Since 2006, when the policy was first established, compilations of the Ethics Office annual reports indicate that less than 3 per cent of those seeking protection from retaliation actually receive it. Moreover, seeking protection is a protracted process lasting many years and ultimately the entire exercise may produce nothing.

Those who request protection from the Secretariat’s Ethics Office and do not receive it (the vast majority of requestors), cannot seek review of the rejection by the internal justice system. A 2014 ruling by the UN Appeals Tribunal determined that the justice system lacks jurisdiction over the Ethics Office.3

The case that produced this ruling is illustrative of the lack of protection afforded UN whistleblowers: Wasserstrom vs. The Secretary General.

James Wasserstrom was a senior official at the UN Interim Administration Mission in Kosovo (UNMIK) who disclosed a probable kickback scheme involving local politicians and senior UNMIK officials. After disclosing this information lawfully, Wasserstrom’s assignment was not extended, his passport was confiscated, his car and his apartment were searched, and he was subjected to administrative and criminal investigations.

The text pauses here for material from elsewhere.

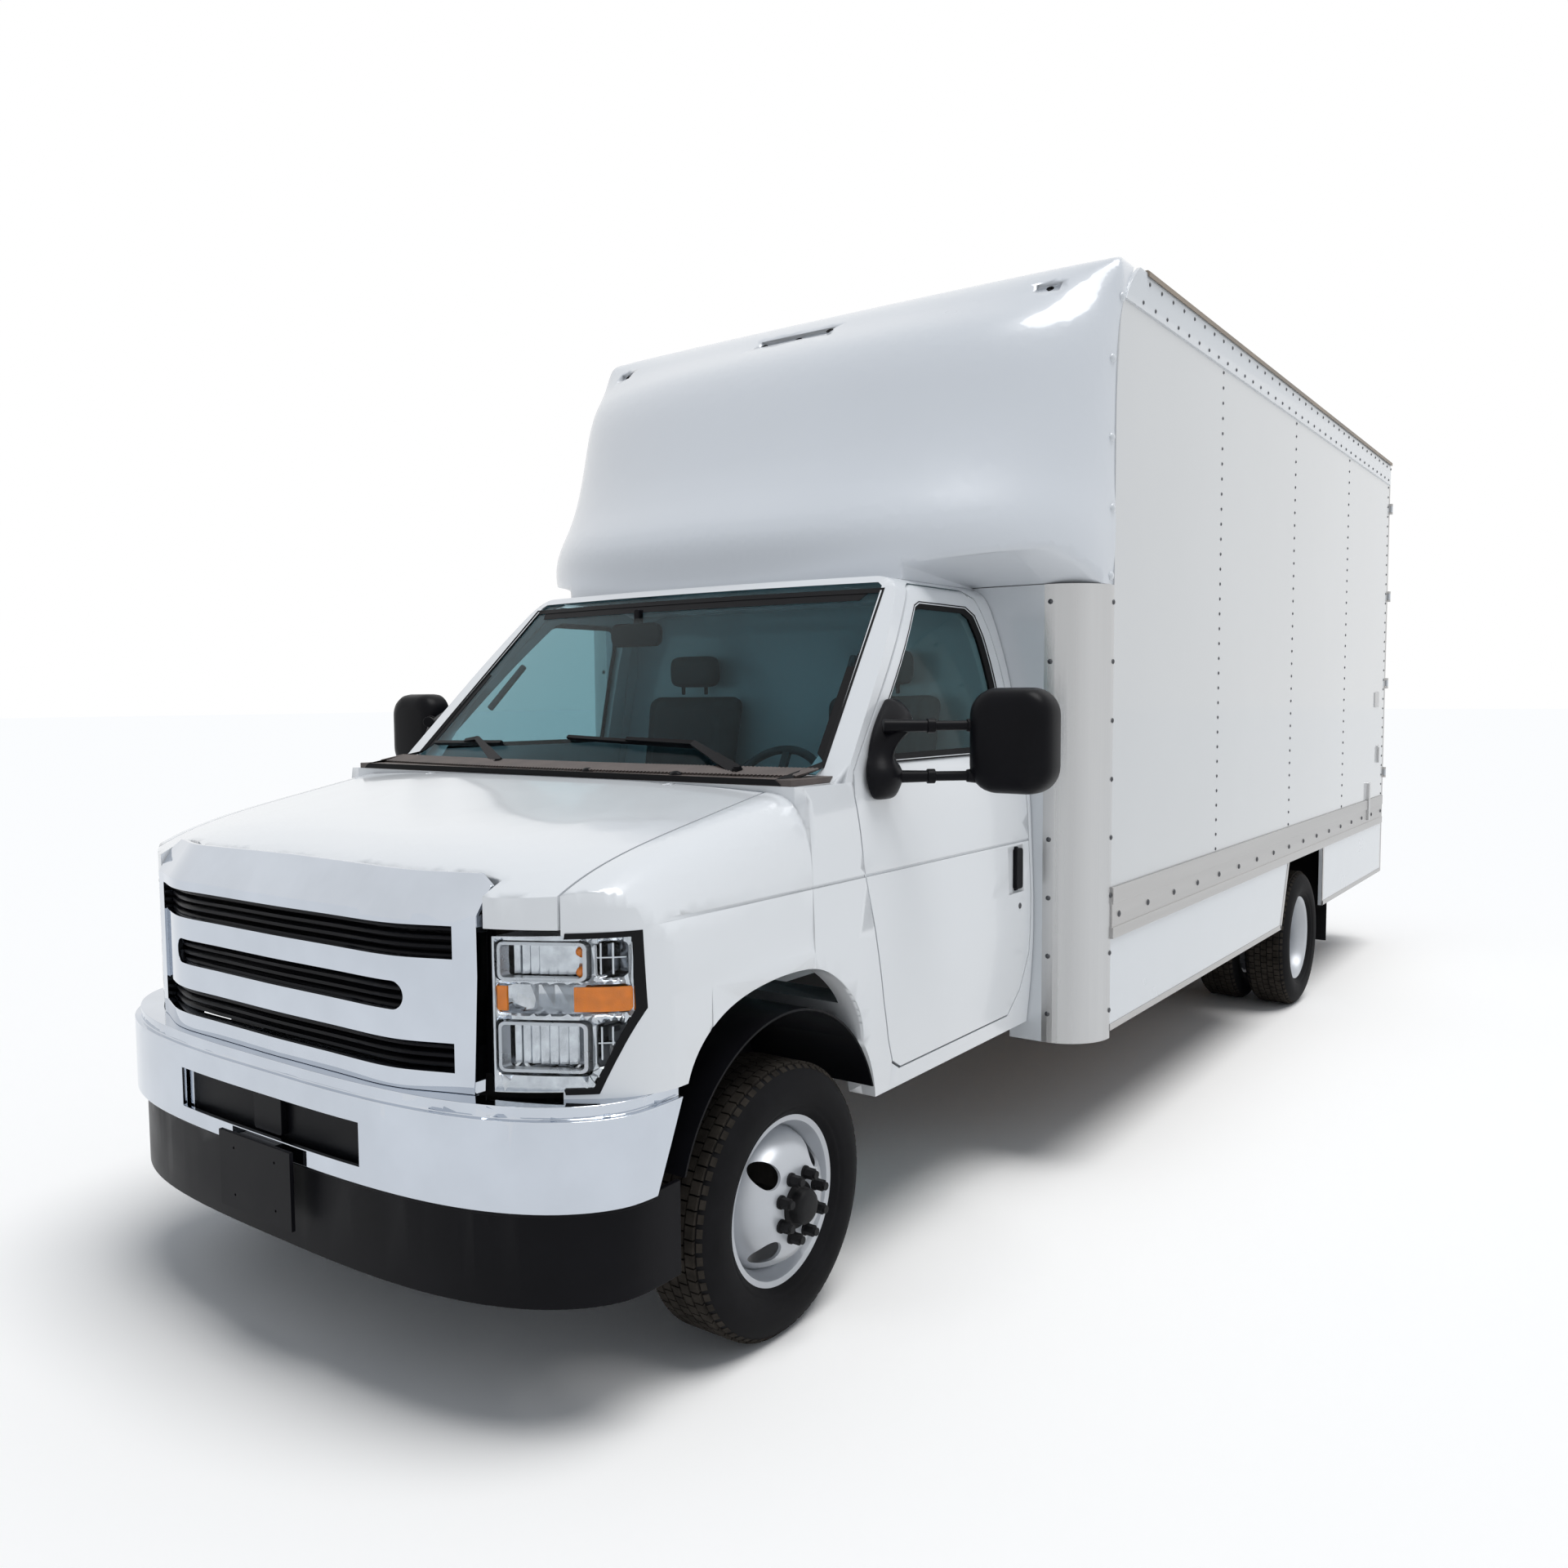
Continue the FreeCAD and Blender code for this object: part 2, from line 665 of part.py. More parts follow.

The United Nations Dispute Tribunal (UNDT) found that the Ethics Office failed to review his complaint properly; misapplied the burden of proof; failed to address the UN’s “humiliating and degrading treatment of a member of its own staff;” and reached a “fundamentally “awed” conclusion when it found that Wasserstrom’s treatment was not retaliatory.

The Tribunal concluded the following: The Tribunal finds it difficult to envisage a worse case of insensitive, highhanded and arbitrary treatment in breach of the fundamental principles of the Universal Declaration of Human Rights, The failures of the Ethics Office to recognize such gross violations calls seriously into question its suitability and effectiveness as a body charged with the duty … to assist the Secretary General in ensuring that all staff members observe and perform their functions consistent with the highest standards of integrity required by the Charter of the United Nations…4

Despite this negative appraisal, the Secretary General appealed the UNDT ruling, and in 2014, the UNAT ruled that the internal justice system lacked the jurisdiction over determinations made by the Ethics Office. After eight years of retaliation, exclusion and litigation, Wasserstrom received no relief and had no further recourse.5

As pressure built for some form of protection for whistleblowers, the Secretariat commissioned an expert review of the existing policy in 2012. By last year, however, no revision had been finalized, even as the 2014 Wasserstrom ruling disarmed UN whistleblowers further. In the United States, the Congress has reacted to the continuing retaliation against whistleblowers by legislating a 15 per cent deduction from the annual US contribution to any UN agency that is not implementing best-practice whistleblower protections. Effective implementation for each agency, each year, must be certified by the US State Department if the Congress is to disburse the full contribution. Last year, the State Department would not certify that the World Intellectual Property Organization (WIPO) implemented effective whistleblower protections, and Congress withheld funding.6

The UN common system needs an expanded policy that is fairly and objectively implemented by an independent oversight office. Without an effective policy to protect whistleblowers, the emerging allegations of widespread sexual exploitation and abuse in peacekeeping missions were entirely predictable. A revised and effective policy is needed now, as UN leaders continue to inflict incalculable damage on the Organization and on very the staff members who try to warn them.

4 http://www.un.org/en/oaj/files/undt/judgments/undt-2013-053.pdf
5 http://www.un.org/en/oaj/files/unat/judgments/2014-UNAT-457.pdf
6 US disbursement was largely symbolic, but it was an indication of the seriousness of the decision to withhold funding.